» Description of the task:
Which lines hold the word "that"? Copy each one.
+ + + + +
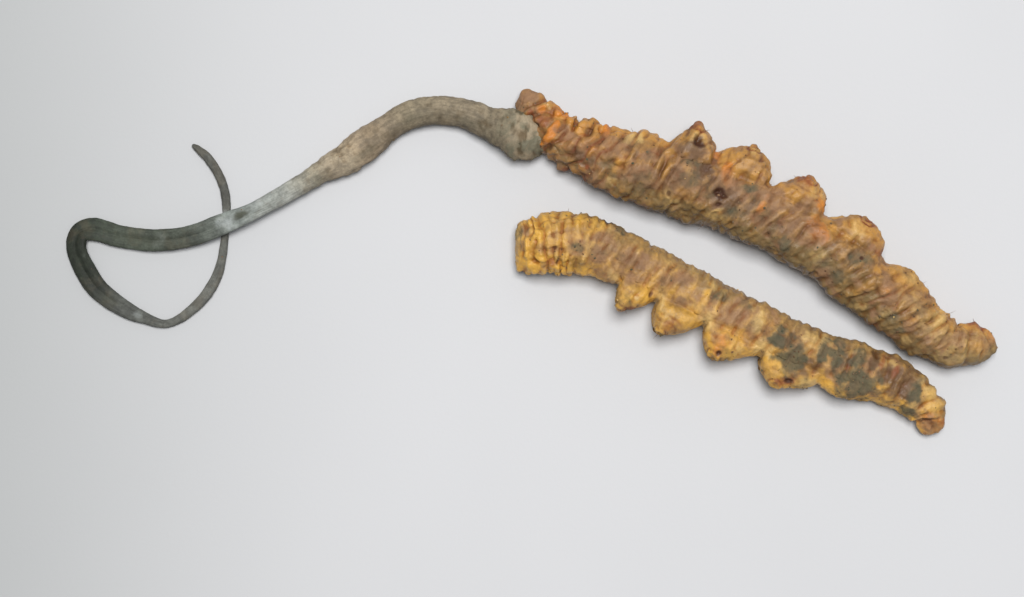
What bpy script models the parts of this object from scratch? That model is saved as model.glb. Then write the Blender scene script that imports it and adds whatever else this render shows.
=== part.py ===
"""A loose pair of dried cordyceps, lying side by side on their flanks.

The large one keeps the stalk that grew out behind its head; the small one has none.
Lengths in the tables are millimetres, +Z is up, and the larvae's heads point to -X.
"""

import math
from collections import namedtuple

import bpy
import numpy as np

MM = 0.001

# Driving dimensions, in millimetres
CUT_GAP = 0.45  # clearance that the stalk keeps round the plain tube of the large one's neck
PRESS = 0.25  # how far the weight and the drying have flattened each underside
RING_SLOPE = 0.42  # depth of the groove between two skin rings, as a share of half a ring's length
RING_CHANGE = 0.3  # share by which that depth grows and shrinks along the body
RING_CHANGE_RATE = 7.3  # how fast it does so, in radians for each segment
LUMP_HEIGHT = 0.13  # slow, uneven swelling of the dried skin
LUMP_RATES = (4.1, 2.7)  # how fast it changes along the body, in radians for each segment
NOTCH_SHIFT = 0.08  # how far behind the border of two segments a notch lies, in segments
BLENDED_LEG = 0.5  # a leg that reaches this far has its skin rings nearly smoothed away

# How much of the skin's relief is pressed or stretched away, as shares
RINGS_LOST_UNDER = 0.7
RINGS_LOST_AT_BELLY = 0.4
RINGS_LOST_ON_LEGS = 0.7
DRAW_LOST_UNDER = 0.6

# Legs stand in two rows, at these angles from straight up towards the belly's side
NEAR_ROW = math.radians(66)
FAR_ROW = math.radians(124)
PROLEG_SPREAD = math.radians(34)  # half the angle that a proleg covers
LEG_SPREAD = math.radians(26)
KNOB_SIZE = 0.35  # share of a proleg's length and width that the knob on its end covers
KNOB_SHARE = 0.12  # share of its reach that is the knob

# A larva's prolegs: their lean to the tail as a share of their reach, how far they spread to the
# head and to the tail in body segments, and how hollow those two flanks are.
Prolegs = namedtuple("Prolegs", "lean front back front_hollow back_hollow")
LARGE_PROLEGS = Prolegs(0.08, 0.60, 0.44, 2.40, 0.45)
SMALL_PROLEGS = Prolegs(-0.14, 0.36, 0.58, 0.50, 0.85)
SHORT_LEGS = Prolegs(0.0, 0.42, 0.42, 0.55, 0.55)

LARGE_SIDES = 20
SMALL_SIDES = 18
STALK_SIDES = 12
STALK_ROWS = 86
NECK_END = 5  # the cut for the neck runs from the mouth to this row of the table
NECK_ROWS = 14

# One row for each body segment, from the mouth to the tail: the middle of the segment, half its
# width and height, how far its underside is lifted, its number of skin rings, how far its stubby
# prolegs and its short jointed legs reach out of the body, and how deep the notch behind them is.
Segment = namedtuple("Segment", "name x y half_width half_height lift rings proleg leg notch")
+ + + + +
» Task solution:
What bpy script models the parts of this object from scratch? That model is saved as model.glb. Then write the Blender scene script that imports it and adds whatever else this render shows.
The large one keeps the stalk that grew out behind its head; the small one has none.
CUT_GAP = 0.45  # clearance that the stalk keeps round the plain tube of the large one's neck
RING_CHANGE = 0.3  # share by which that depth grows and shrinks along the body
BLENDED_LEG = 0.5  # a leg that reaches this far has its skin rings nearly smoothed away
PROLEG_SPREAD = math.radians(34)  # half the angle that a proleg covers
KNOB_SIZE = 0.35  # share of a proleg's length and width that the knob on its end covers
KNOB_SHARE = 0.12  # share of its reach that is the knob